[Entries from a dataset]
:::::
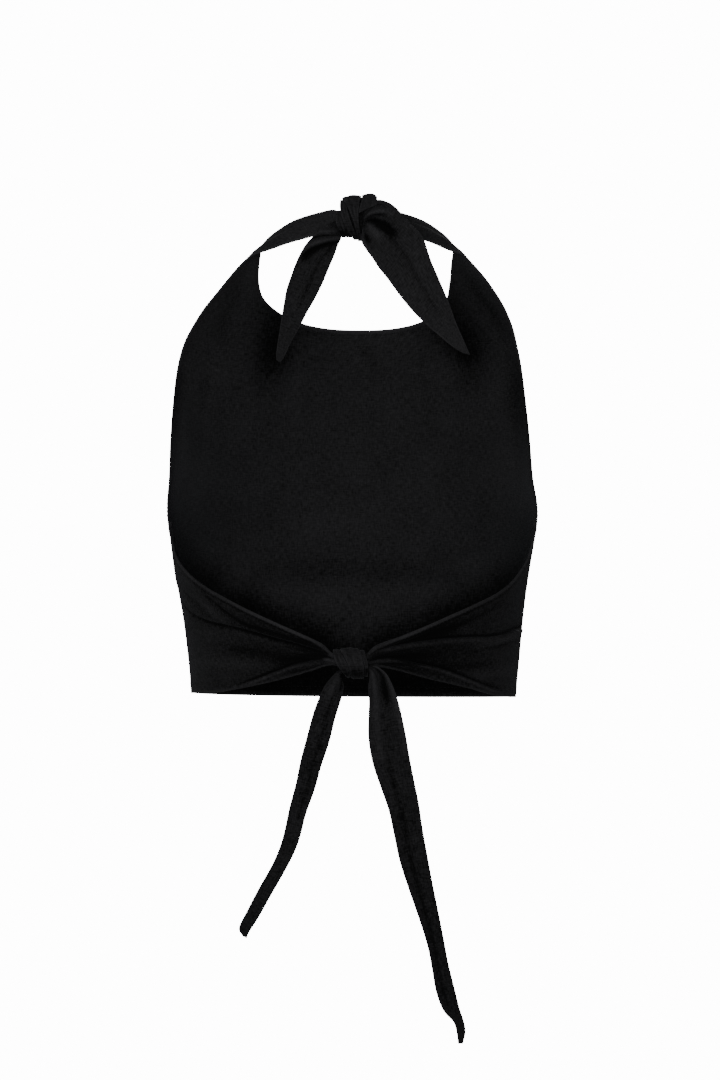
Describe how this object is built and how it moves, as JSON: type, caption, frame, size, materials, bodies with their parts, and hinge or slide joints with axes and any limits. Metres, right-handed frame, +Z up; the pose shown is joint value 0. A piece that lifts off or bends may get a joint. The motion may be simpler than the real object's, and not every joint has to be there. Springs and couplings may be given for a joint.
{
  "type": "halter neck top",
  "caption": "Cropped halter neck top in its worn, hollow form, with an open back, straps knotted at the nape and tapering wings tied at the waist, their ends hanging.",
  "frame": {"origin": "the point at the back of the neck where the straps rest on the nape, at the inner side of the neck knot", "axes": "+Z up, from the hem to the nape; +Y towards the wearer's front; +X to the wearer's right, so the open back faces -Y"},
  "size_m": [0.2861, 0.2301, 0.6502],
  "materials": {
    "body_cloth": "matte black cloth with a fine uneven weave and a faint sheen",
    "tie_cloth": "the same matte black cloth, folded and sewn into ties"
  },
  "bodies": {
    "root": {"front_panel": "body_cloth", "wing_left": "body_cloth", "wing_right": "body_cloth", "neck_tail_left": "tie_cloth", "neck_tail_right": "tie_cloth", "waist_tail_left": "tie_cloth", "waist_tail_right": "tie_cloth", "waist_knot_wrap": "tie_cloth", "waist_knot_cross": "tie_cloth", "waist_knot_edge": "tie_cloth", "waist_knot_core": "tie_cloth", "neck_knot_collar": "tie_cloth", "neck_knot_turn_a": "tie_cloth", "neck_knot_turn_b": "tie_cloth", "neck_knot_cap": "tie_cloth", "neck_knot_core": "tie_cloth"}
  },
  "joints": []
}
:::::
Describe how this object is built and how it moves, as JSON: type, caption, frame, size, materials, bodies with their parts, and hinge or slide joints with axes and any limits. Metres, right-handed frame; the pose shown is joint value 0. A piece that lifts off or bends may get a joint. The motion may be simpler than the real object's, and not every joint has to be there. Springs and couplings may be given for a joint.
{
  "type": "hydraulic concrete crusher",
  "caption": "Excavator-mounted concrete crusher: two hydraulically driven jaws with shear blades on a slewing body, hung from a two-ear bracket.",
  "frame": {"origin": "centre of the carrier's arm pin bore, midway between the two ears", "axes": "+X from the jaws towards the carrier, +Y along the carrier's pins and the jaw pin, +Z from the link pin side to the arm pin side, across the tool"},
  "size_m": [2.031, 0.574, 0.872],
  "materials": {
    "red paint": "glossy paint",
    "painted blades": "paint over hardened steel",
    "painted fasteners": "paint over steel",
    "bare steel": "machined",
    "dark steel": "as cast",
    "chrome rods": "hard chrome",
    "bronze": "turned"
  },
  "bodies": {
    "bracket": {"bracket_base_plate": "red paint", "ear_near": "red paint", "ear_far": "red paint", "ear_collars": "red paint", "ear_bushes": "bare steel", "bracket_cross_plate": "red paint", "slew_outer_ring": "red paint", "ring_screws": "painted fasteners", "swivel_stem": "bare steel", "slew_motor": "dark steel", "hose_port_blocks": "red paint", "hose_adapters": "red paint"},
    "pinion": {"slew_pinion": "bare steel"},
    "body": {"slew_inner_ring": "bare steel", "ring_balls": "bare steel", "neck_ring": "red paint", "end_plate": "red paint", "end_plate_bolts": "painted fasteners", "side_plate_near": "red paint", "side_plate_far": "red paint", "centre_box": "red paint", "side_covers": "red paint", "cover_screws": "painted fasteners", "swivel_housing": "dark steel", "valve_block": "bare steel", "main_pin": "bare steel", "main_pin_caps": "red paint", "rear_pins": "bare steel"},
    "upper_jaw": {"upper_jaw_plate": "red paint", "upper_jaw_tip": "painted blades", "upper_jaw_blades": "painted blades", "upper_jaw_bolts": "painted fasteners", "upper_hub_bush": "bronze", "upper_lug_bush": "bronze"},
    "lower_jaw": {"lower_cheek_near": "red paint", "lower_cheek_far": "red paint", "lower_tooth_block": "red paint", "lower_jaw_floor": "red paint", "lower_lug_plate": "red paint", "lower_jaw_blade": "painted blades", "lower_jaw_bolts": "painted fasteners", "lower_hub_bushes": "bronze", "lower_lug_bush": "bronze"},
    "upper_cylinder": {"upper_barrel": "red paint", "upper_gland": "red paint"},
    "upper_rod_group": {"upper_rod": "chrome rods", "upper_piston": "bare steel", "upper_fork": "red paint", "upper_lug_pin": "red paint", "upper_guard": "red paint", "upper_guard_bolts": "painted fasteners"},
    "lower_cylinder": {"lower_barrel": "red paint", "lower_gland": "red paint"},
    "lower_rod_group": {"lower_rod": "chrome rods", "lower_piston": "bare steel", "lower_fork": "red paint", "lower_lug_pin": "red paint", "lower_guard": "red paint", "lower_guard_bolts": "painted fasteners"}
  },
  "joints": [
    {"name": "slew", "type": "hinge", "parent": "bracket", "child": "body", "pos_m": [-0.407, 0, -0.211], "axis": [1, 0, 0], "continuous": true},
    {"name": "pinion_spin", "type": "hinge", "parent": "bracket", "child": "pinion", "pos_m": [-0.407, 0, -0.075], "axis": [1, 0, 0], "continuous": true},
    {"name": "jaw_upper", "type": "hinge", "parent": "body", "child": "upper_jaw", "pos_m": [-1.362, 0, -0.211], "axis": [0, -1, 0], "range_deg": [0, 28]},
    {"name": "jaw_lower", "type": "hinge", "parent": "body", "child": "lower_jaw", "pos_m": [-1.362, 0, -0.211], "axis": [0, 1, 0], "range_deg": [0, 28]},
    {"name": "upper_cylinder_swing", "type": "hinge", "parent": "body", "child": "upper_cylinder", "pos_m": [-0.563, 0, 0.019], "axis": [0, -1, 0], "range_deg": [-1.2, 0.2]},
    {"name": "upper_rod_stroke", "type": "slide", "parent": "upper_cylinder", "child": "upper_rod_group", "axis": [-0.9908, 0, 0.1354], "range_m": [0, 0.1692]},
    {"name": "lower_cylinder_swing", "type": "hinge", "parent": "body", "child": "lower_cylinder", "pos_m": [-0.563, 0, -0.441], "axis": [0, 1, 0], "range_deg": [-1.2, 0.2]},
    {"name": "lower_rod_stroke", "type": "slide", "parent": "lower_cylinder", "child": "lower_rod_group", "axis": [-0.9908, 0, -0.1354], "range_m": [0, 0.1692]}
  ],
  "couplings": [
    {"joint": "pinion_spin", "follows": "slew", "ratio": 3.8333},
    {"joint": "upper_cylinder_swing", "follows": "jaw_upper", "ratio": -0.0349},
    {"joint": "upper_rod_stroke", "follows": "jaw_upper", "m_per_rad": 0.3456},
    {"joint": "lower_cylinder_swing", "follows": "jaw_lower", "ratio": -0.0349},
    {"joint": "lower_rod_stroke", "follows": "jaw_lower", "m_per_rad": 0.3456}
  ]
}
:::::
> **Instruction**
For the entries shown above, give the number of lines that include the word "Metres", without any other text.

> **The completed task**
2